Long before hospice palliative care became a nursing specialty practice, Terry Webber was advocating strongly for this kind of patient and family-centered care. She is a trailblazer who has a real passion for helping her patients and their families cope with end-of-life care. She has helped countless nurses to provide effective, compassionate care in facilities as well as in home care, making even seemingly impossible situations manageable.
Terry found her calling in nursing long ago, taking up her first positions as a nurse’s aide at local hospitals and private care facilities around White Rock, BC in the 1970s. Today she serves as a Hospice Palliative Care Clinician, providing primary assessment, triage and coordination of referrals to the Hospice Palliative Care Program as well as direct care to palliative care patients and their families. She works closely with the HPC Consultation team and has carried out her duties throughout BC’s Lower Mainland in Surrey, Delta/ Ladner, White Rock and Langley. Prior to this position, she worked in Long Term Care Case Management in the Newton, Langley and Gateway Home Health office, supporting geriatric clients with chronic and palliative illnesses, also addressing their families’ many related needs. In each of these positions in Fraser Health, she has been a tireless caregiver and innovative problem solver.
“Terry has an exceptional ability to navigate relationships in complex, highly emotional times, identifying the goals and needs of patients and families and using that to guide a care plan oriented to the individual,” says Clinical Nurse Specialist Della Roberts. “She is an expert, able to triage, assess, guide and support patients as they transfer from acute care to home, hospice, tertiary or residential care. She also builds capacity in the primary care providers in these settings.”
Nursing care in this setting requires a strong ethical background to anchor effective practice. Roberts recalls a challenging situation where a mother of a younger woman with advancing dementia was calling for critical care interventions, ongoing tube feeding and IV antibiotics when her daughter was in her last weeks of dying from brain failure. “Terry was a key resource at this time, respecting the values and beliefs of the distressed mother, while acknowledging the moral challenge. She supported the inter-professional team to provide care for this mother and her daughter.”

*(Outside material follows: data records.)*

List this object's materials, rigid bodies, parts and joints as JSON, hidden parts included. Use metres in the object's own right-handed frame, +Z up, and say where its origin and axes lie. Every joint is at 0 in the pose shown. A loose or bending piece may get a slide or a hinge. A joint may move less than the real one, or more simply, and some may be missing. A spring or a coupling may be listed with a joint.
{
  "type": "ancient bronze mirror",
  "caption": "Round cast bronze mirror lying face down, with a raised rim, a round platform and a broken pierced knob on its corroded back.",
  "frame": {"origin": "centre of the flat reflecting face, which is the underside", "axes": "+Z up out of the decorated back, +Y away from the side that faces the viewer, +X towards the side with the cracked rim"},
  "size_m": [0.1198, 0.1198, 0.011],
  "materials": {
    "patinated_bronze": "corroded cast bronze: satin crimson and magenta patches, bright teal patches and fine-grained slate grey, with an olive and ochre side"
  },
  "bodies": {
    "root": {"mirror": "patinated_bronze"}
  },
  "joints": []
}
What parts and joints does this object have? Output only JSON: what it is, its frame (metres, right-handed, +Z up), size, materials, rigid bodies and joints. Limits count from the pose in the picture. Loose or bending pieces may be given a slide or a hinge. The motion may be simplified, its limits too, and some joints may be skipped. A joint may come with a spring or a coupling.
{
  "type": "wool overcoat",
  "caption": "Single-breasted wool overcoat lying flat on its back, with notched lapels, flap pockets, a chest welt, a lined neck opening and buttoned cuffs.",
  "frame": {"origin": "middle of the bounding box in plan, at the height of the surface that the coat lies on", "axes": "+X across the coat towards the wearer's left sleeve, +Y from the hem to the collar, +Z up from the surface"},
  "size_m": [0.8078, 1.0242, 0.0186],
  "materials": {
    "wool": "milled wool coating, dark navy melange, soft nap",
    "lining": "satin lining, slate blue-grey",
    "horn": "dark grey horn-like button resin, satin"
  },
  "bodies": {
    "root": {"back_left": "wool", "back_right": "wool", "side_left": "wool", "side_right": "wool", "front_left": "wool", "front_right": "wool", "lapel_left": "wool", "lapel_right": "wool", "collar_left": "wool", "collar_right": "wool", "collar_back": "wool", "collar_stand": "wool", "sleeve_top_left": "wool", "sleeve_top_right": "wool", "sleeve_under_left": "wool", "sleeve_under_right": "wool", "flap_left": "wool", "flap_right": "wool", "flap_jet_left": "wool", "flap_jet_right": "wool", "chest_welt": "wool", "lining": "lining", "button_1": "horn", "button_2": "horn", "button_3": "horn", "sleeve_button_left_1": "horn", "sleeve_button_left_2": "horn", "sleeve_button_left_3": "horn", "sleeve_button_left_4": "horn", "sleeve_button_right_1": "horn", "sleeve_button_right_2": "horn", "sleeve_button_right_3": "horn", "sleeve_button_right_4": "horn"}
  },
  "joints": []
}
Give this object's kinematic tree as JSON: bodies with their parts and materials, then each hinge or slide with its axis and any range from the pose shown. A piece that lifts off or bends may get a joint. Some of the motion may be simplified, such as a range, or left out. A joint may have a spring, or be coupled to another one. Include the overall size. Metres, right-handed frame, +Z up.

Terry’s talents really come to the fore in complex care situations. “Terry has a genuine understanding and empathy for people and is an advocate not only for patients and families, but often for the staff members involved,” says colleague Sharon Duncan. “She has become a widely-admired mentor and I know of nurses in hospital who have been so inspired by Terry’s nursing practice that they have elected to pursue careers in palliative nursing.”
Terry exemplifies integrity, advocacy and clinical skills — whose enthusiasm and openness in her work are appreciated by patients and fellow caregivers alike.